Task brief:
Print all entries word for word.
--*--
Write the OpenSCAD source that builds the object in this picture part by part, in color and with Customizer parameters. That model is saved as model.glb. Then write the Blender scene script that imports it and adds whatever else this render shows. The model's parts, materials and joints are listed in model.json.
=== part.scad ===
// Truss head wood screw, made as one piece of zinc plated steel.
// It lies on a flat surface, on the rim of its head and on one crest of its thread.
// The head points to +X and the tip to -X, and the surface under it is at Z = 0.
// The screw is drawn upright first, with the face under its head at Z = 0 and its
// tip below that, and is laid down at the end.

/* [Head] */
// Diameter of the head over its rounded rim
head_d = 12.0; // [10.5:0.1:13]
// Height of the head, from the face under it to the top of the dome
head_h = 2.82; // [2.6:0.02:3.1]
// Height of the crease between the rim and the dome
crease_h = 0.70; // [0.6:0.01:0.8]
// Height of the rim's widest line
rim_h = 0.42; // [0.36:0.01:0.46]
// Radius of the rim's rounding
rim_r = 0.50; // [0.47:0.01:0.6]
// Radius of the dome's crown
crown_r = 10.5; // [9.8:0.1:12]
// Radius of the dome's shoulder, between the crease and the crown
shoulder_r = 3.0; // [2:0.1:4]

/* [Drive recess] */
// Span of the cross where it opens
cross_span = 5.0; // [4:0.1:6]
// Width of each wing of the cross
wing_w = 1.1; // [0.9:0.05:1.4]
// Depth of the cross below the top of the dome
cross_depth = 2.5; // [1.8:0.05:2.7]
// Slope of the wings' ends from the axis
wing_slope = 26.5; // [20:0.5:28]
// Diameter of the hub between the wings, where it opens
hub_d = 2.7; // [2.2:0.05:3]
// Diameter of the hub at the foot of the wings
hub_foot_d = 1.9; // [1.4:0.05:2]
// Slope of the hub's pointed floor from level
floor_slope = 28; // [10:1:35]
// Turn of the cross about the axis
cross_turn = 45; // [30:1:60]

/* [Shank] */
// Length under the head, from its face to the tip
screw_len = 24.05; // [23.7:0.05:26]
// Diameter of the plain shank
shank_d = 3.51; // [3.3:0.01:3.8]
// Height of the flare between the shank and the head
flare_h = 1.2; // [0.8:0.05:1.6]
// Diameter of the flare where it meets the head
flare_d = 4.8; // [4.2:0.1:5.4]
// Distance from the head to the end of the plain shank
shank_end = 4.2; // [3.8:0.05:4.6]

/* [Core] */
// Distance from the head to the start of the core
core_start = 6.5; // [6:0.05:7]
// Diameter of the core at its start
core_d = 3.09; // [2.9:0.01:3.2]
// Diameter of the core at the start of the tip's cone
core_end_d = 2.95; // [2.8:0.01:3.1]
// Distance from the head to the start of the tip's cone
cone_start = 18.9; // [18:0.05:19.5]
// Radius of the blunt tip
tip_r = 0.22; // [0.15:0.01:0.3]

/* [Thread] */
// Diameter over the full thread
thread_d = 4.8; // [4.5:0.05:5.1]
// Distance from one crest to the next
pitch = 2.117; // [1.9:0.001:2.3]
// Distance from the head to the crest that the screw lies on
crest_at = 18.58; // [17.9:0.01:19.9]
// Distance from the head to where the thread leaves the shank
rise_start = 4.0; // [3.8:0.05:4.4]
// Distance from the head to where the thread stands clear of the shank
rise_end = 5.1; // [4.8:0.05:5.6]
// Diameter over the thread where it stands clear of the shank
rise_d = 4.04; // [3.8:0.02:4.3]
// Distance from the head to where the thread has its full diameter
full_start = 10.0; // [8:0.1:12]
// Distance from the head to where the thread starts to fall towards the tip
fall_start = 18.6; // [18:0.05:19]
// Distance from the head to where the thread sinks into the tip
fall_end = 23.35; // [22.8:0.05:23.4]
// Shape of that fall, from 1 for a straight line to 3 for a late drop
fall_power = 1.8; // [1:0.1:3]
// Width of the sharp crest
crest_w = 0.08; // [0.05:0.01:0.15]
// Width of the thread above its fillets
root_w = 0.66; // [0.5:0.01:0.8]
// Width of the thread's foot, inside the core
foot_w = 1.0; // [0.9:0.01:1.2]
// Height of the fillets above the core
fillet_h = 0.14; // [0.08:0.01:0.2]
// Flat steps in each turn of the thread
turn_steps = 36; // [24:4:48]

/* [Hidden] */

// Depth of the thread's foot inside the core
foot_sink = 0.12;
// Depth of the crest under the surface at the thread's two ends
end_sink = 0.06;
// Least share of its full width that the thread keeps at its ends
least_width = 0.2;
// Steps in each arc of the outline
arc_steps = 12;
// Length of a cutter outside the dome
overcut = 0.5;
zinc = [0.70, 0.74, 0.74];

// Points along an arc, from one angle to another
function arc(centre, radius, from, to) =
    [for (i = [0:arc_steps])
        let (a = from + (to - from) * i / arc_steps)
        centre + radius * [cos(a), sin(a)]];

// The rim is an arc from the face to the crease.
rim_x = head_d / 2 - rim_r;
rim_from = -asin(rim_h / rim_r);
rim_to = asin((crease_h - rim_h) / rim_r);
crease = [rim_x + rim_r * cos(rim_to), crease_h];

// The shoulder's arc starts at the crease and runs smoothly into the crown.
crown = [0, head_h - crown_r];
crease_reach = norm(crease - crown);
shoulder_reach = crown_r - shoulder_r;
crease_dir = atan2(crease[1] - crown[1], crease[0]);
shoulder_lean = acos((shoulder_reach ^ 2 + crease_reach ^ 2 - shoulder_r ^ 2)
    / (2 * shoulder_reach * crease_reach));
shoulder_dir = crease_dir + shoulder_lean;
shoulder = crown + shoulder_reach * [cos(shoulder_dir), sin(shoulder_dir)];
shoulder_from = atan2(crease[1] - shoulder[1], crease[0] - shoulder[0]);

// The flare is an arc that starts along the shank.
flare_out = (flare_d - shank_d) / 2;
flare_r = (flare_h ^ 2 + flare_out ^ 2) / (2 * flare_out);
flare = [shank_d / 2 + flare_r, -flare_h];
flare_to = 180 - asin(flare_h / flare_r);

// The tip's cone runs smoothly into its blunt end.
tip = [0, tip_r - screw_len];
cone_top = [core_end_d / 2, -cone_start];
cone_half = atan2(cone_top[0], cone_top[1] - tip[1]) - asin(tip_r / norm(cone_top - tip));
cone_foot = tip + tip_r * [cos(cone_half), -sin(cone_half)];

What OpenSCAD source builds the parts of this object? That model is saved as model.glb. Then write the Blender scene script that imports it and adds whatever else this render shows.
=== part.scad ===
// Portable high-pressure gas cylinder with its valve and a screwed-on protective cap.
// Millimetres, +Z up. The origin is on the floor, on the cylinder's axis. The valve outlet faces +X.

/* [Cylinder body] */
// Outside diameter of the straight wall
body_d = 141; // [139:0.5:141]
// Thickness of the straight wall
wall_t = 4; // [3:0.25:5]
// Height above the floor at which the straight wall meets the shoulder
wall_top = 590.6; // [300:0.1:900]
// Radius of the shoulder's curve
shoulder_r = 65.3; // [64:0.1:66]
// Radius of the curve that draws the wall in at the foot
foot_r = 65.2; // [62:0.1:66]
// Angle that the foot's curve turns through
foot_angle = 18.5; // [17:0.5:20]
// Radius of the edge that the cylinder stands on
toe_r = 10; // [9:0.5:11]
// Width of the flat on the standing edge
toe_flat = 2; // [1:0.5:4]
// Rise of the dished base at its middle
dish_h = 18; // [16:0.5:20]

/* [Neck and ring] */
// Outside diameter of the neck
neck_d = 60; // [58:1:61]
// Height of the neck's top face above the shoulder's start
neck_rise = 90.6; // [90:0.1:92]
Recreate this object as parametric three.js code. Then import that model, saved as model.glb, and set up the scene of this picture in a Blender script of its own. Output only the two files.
--*--
Final answer:
Write the OpenSCAD source that builds the object in this picture part by part, in color and with Customizer parameters. That model is saved as model.glb. Then write the Blender scene script that imports it and adds whatever else this render shows. The model's parts, materials and joints are listed in model.json.
=== part.scad ===
// Truss head wood screw, made as one piece of zinc plated steel.
// It lies on a flat surface, on the rim of its head and on one crest of its thread.
// The head points to +X and the tip to -X, and the surface under it is at Z = 0.
// The screw is drawn upright first, with the face under its head at Z = 0 and its
// tip below that, and is laid down at the end.

/* [Head] */
// Diameter of the head over its rounded rim
head_d = 12.0; // [10.5:0.1:13]
// Height of the head, from the face under it to the top of the dome
head_h = 2.82; // [2.6:0.02:3.1]
// Height of the crease between the rim and the dome
crease_h = 0.70; // [0.6:0.01:0.8]
// Height of the rim's widest line
rim_h = 0.42; // [0.36:0.01:0.46]
// Radius of the rim's rounding
rim_r = 0.50; // [0.47:0.01:0.6]
// Radius of the dome's crown
crown_r = 10.5; // [9.8:0.1:12]
// Radius of the dome's shoulder, between the crease and the crown
shoulder_r = 3.0; // [2:0.1:4]

/* [Drive recess] */
// Span of the cross where it opens
cross_span = 5.0; // [4:0.1:6]
// Width of each wing of the cross
wing_w = 1.1; // [0.9:0.05:1.4]
// Depth of the cross below the top of the dome
cross_depth = 2.5; // [1.8:0.05:2.7]
// Slope of the wings' ends from the axis
wing_slope = 26.5; // [20:0.5:28]
// Diameter of the hub between the wings, where it opens
hub_d = 2.7; // [2.2:0.05:3]
// Diameter of the hub at the foot of the wings
hub_foot_d = 1.9; // [1.4:0.05:2]
// Slope of the hub's pointed floor from level
floor_slope = 28; // [10:1:35]
// Turn of the cross about the axis
cross_turn = 45; // [30:1:60]

/* [Shank] */
// Length under the head, from its face to the tip
screw_len = 24.05; // [23.7:0.05:26]
// Diameter of the plain shank
shank_d = 3.51; // [3.3:0.01:3.8]
// Height of the flare between the shank and the head
flare_h = 1.2; // [0.8:0.05:1.6]
// Diameter of the flare where it meets the head
flare_d = 4.8; // [4.2:0.1:5.4]
// Distance from the head to the end of the plain shank
shank_end = 4.2; // [3.8:0.05:4.6]

/* [Core] */
// Distance from the head to the start of the core
core_start = 6.5; // [6:0.05:7]
// Diameter of the core at its start
core_d = 3.09; // [2.9:0.01:3.2]
// Diameter of the core at the start of the tip's cone
core_end_d = 2.95; // [2.8:0.01:3.1]
// Distance from the head to the start of the tip's cone
cone_start = 18.9; // [18:0.05:19.5]
// Radius of the blunt tip
tip_r = 0.22; // [0.15:0.01:0.3]

/* [Thread] */
// Diameter over the full thread
thread_d = 4.8; // [4.5:0.05:5.1]
// Distance from one crest to the next
pitch = 2.117; // [1.9:0.001:2.3]
// Distance from the head to the crest that the screw lies on
crest_at = 18.58; // [17.9:0.01:19.9]
// Distance from the head to where the thread leaves the shank
rise_start = 4.0; // [3.8:0.05:4.4]
// Distance from the head to where the thread stands clear of the shank
rise_end = 5.1; // [4.8:0.05:5.6]
// Diameter over the thread where it stands clear of the shank
rise_d = 4.04; // [3.8:0.02:4.3]
// Distance from the head to where the thread has its full diameter
full_start = 10.0; // [8:0.1:12]
// Distance from the head to where the thread starts to fall towards the tip
fall_start = 18.6; // [18:0.05:19]
// Distance from the head to where the thread sinks into the tip
fall_end = 23.35; // [22.8:0.05:23.4]
// Shape of that fall, from 1 for a straight line to 3 for a late drop
fall_power = 1.8; // [1:0.1:3]
// Width of the sharp crest
crest_w = 0.08; // [0.05:0.01:0.15]
// Width of the thread above its fillets
root_w = 0.66; // [0.5:0.01:0.8]
// Width of the thread's foot, inside the core
foot_w = 1.0; // [0.9:0.01:1.2]
// Height of the fillets above the core
fillet_h = 0.14; // [0.08:0.01:0.2]
// Flat steps in each turn of the thread
turn_steps = 36; // [24:4:48]

/* [Hidden] */

// Depth of the thread's foot inside the core
foot_sink = 0.12;
// Depth of the crest under the surface at the thread's two ends
end_sink = 0.06;
// Least share of its full width that the thread keeps at its ends
least_width = 0.2;
// Steps in each arc of the outline
arc_steps = 12;
// Length of a cutter outside the dome
overcut = 0.5;
zinc = [0.70, 0.74, 0.74];

// Points along an arc, from one angle to another
function arc(centre, radius, from, to) =
    [for (i = [0:arc_steps])
        let (a = from + (to - from) * i / arc_steps)
        centre + radius * [cos(a), sin(a)]];

// The rim is an arc from the face to the crease.
rim_x = head_d / 2 - rim_r;
rim_from = -asin(rim_h / rim_r);
rim_to = asin((crease_h - rim_h) / rim_r);
crease = [rim_x + rim_r * cos(rim_to), crease_h];

// The shoulder's arc starts at the crease and runs smoothly into the crown.
crown = [0, head_h - crown_r];
crease_reach = norm(crease - crown);
shoulder_reach = crown_r - shoulder_r;
crease_dir = atan2(crease[1] - crown[1], crease[0]);
shoulder_lean = acos((shoulder_reach ^ 2 + crease_reach ^ 2 - shoulder_r ^ 2)
    / (2 * shoulder_reach * crease_reach));
shoulder_dir = crease_dir + shoulder_lean;
shoulder = crown + shoulder_reach * [cos(shoulder_dir), sin(shoulder_dir)];
shoulder_from = atan2(crease[1] - shoulder[1], crease[0] - shoulder[0]);

// The flare is an arc that starts along the shank.
flare_out = (flare_d - shank_d) / 2;
flare_r = (flare_h ^ 2 + flare_out ^ 2) / (2 * flare_out);
flare = [shank_d / 2 + flare_r, -flare_h];
flare_to = 180 - asin(flare_h / flare_r);

// The tip's cone runs smoothly into its blunt end.
tip = [0, tip_r - screw_len];
cone_top = [core_end_d / 2, -cone_start];
cone_half = atan2(cone_top[0], cone_top[1] - tip[1]) - asin(tip_r / norm(cone_top - tip));
cone_foot = tip + tip_r * [cos(cone_half), -sin(cone_half)];

What OpenSCAD source builds the parts of this object? That model is saved as model.glb. Then write the Blender scene script that imports it and adds whatever else this render shows.
=== part.scad ===
// Portable high-pressure gas cylinder with its valve and a screwed-on protective cap.
// Millimetres, +Z up. The origin is on the floor, on the cylinder's axis. The valve outlet faces +X.

/* [Cylinder body] */
// Outside diameter of the straight wall
body_d = 141; // [139:0.5:141]
// Thickness of the straight wall
wall_t = 4; // [3:0.25:5]
// Height above the floor at which the straight wall meets the shoulder
wall_top = 590.6; // [300:0.1:900]
// Radius of the shoulder's curve
shoulder_r = 65.3; // [64:0.1:66]
// Radius of the curve that draws the wall in at the foot
foot_r = 65.2; // [62:0.1:66]
// Angle that the foot's curve turns through
foot_angle = 18.5; // [17:0.5:20]
// Radius of the edge that the cylinder stands on
toe_r = 10; // [9:0.5:11]
// Width of the flat on the standing edge
toe_flat = 2; // [1:0.5:4]
// Rise of the dished base at its middle
dish_h = 18; // [16:0.5:20]

/* [Neck and ring] */
// Outside diameter of the neck
neck_d = 60; // [58:1:61]
// Height of the neck's top face above the shoulder's start
neck_rise = 90.6; // [90:0.1:92]
Recreate this object as parametric three.js code. Then import that model, saved as model.glb, and set up the scene of this picture in a Blender script of its own. Output only the two files.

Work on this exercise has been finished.